_Exercise description:_ Only the lines from the start of the material through the line containing "one tie rod." are to be extracted, exactly as they appear.

_Input data:_

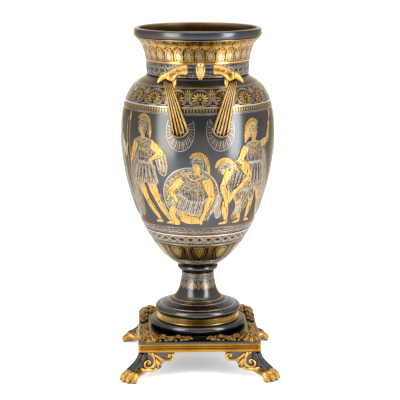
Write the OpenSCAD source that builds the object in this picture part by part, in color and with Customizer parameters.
// Two-handled bronze vase on a square plinth with four paw feet.
// Millimetres. Origin: centre of the four paws on the ground. +Z up, the front handle faces -Y.
// The plinth, the foot and the vase are a stack of rings and castings clamped by one tie rod.

/* [Heights, from the ground up] */
// Legs, from the ground to the underside of the plinth
leg_h = 38; // [30:0.5:50]
// Gilt moulding round the plinth
moulding_h = 11.5; // [9:0.5:16]
// Sloping edge of the plinth above its moulding
slope_h = 7; // [4:0.5:10]
// Round step that stands on the plinth
step_h = 11; // [8:0.5:15]
// Gilt milled band above the step
band_h = 9.5; // [6:0.5:14]
// Polished torus of the foot
torus_h = 10; // [7:0.5:14]
// Low cushion between the torus and the stem
cushion_h = 7; // [5:0.5:10]
// Slender stem
stem_h = 41; // [30:1:60]
// Knop between the stem and the body
knop_h = 11; // [8:0.5:15]
// Body, from the knop up to its widest circle
body_low_h = 188; // [150:1:240]
// Body, from its widest circle up to the neck
body_up_h = 81; // [64:1:100]
// Neck, from the shoulder up to the rim
neck_h = 54; // [44:1:66]
// Lower cup of the body, from the knop up to its seam
cup_h = 54.6; // [46:0.2:62]
// Seam between belly and shoulder, above the widest circle
shoulder_seam_h = 46.8; // [38:0.2:55]
// Gold wire round the neck, above the shoulder
gold_wire_h = 21.8; // [14:0.2:30]
// Rim ring
rim_h = 11; // [8:0.5:15]

/* [Radii] */
// Body at its widest circle
body_r = 107.3; // [88:0.1:130]
// Foot of the body, where it leaves the knop
body_foot_r = 32.9; // [27:0.1:38]
// Neck at the shoulder
neck_r = 70.8; // [58:0.1:84]
// Top of the neck under the rim
neck_top_r = 86.5; // [80:0.1:100]
// Overhang of the rim ring past the neck
rim_overhang = 2.3; // [1:0.1:6]
// Knop at its widest circle
knop_r = 29; // [26:0.1:35]
// Stem just under the knop
stem_top_r = 23; // [18:0.1:25]
// Stem where it meets the cushion
stem_foot_r = 38.5; // [33:0.1:44]
// Torus of the foot at its widest circle
torus_r = 60.9; // [56:0.1:66]
// Gilt band at its bottom edge
band_r = 59.5; // [55:0.1:62]
// Round step at its widest circle
step_r = 68; // [64:0.1:72]

/* [Plinth and legs] */
// Width of the plinth across its moulding
plinth_w = 175.4; // [160:0.2:215]
// Chamfer at the plinth's corners
corner_chamfer = 4; // [2:0.5:6]
// Depth of the gilt moulding from front to back
moulding_t = 6; // [5:0.5:8]
// Width of the plinth's sloping edge, seen from above
slope_w = 11; // [8:0.5:14]
// Thickness of the plinth's plate below its slope
plate_t = 5; // [4:0.5:8]
// Length of a leg's scrolled wing along the plinth
wing_l = 50; // [44:0.5:58]
// Thickness of a wing
wing_t = 7; // [5:0.5:9]
// Distance from the plinth's corner out to the middle of a paw, along the diagonal
paw_reach = 27; // [24:0.5:32]
// Radius of a toe
toe_r = 5.5; // [4.5:0.1:6.2]

/* [Handles] */
// Height of the handle's bar above the shoulder
bar_rise = 16; // [14:0.5:20]
// Distance of the bar's axis in front of the neck
bar_reach = 29.2; // [26:0.2:36]
// Radius of the bar
bar_r = 6; // [5:0.1:7]
// Half the visible length of the bar
bar_half = 21.5; // [18:0.5:25]
// Half the distance between the two fluted roots at the top
root_top_x = 44.5; // [41:0.5:49]
// Half the distance between the two fluted roots at the bottom
root_foot_x = 25.5; // [22:0.5:30]
// Half the width of a fluted root at the top
root_top_w = 5; // [4:0.1:6]
// Half the width of a fluted root at the bottom
root_foot_w = 12; // [9:0.1:14]
// Thickness of a fluted root
root_t = 8; // [6:0.5:10]
// Height of a root's top below the bar's axis
root_drop = 15; // [13:0.5:18]
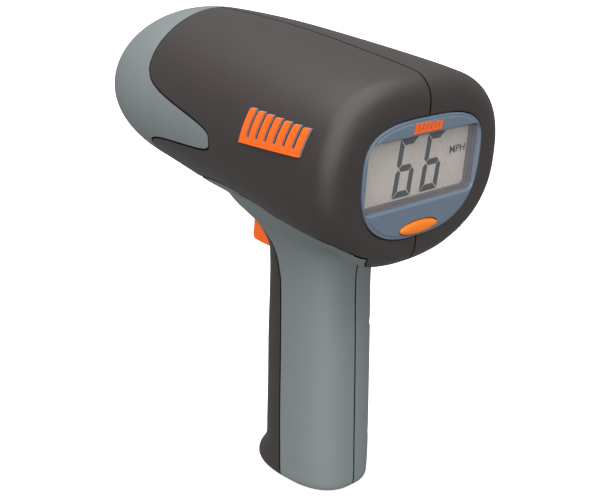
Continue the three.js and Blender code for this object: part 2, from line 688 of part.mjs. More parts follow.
function makeAntenna() {
  const { from, flangeTo, throat, mouth, to, wall } = HORN;
  const profile = [
    [throat + wall, from],
    [throat + wall, flangeTo],
    [mouth + wall, to],
    [mouth, to],
    [throat, flangeTo],
    [throat, from],
  ];
  const points = [...profile, profile[0]].map(([r, s]) => new THREE.Vector2(r, s));
  const cone = new THREE.LatheGeometry(points, 20);
  cone.rotateZ(-Math.PI / 2).translate(0, 0, AXIS_W);
  const half = FLANGE.half;
  const span = [AXIS_W - half, AXIS_W + half];
  let flange = solid(box([from, flangeTo], [-half, half], span));
  flange = flange.subtract(solid(rodX(throat + 0.5, [from - 1, flangeTo + 1], 0, AXIS_W, 20)));
  let plate = solid(box([FLANGE.from, FLANGE.to], [-half, half], span));
  const { halfV, halfW, depth } = WAVEGUIDE;
  const slit = (range) => solid(box(range, [-halfV, halfV], [AXIS_W - halfW, AXIS_W + halfW]));
  plate = plate.subtract(slit([FLANGE.from - 1, FLANGE.to + 1]));
  const moduleSpan = [AXIS_W - MODULE.half, AXIS_W + MODULE.half];
  let module = solid(box([MODULE.from, MODULE.to], [-MODULE.half, MODULE.half], moduleSpan));
  module = module.subtract(slit([MODULE.to - depth, MODULE.to + 1]));
  const { reach, head, height, shank: thin, bore: wide } = HORN_SCREW;
  for (const v of [-reach, reach]) {
    for (const w of [AXIS_W - reach, AXIS_W + reach]) {
      const bore = solid(rodX(wide, [MODULE.to - 8, flangeTo + 5], v, w, 12));
      flange = flange.subtract(bore);
      plate = plate.subtract(bore);
      module = module.subtract(bore);
      const back = flangeTo + GAP;
      const screw = solid(rodX(head, [back, back + height], v, w, 14));
      const shank = solid(rodX(thin, [MODULE.to - 6, back + 0.5], v, w, 10));
      const name = `horn_screw_${w > AXIS_W ? "upper" : "lower"}_${v > 0 ? "left" : "right"}`;
      piece(name, screw.add(shank), "steel", barrel);
    }
  }
  piece("antenna_horn", solid(cone).add(flange), "metal", barrel);
  piece("waveguide_flange", plate, "metal", barrel);
  piece("transceiver_module", module, "metal", barrel);
}

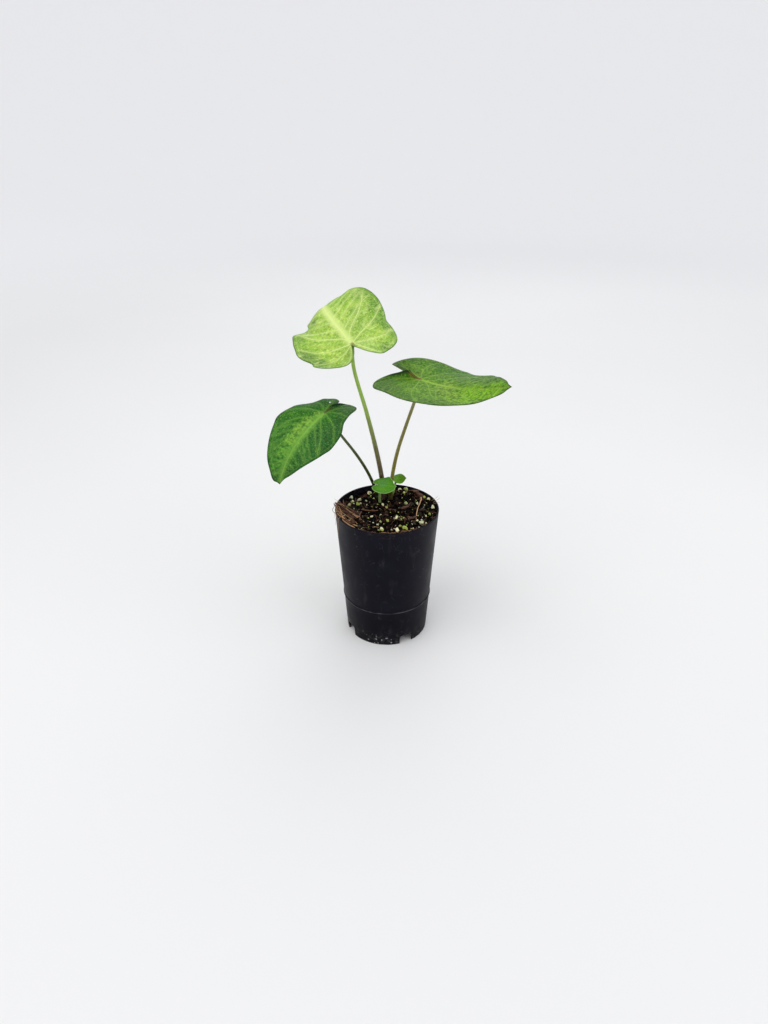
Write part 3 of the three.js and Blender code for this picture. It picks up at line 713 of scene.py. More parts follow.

_Expected answer:_
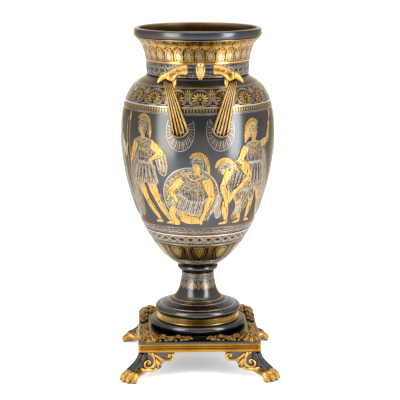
Write the OpenSCAD source that builds the object in this picture part by part, in color and with Customizer parameters.
// Two-handled bronze vase on a square plinth with four paw feet.
// Millimetres. Origin: centre of the four paws on the ground. +Z up, the front handle faces -Y.
// The plinth, the foot and the vase are a stack of rings and castings clamped by one tie rod.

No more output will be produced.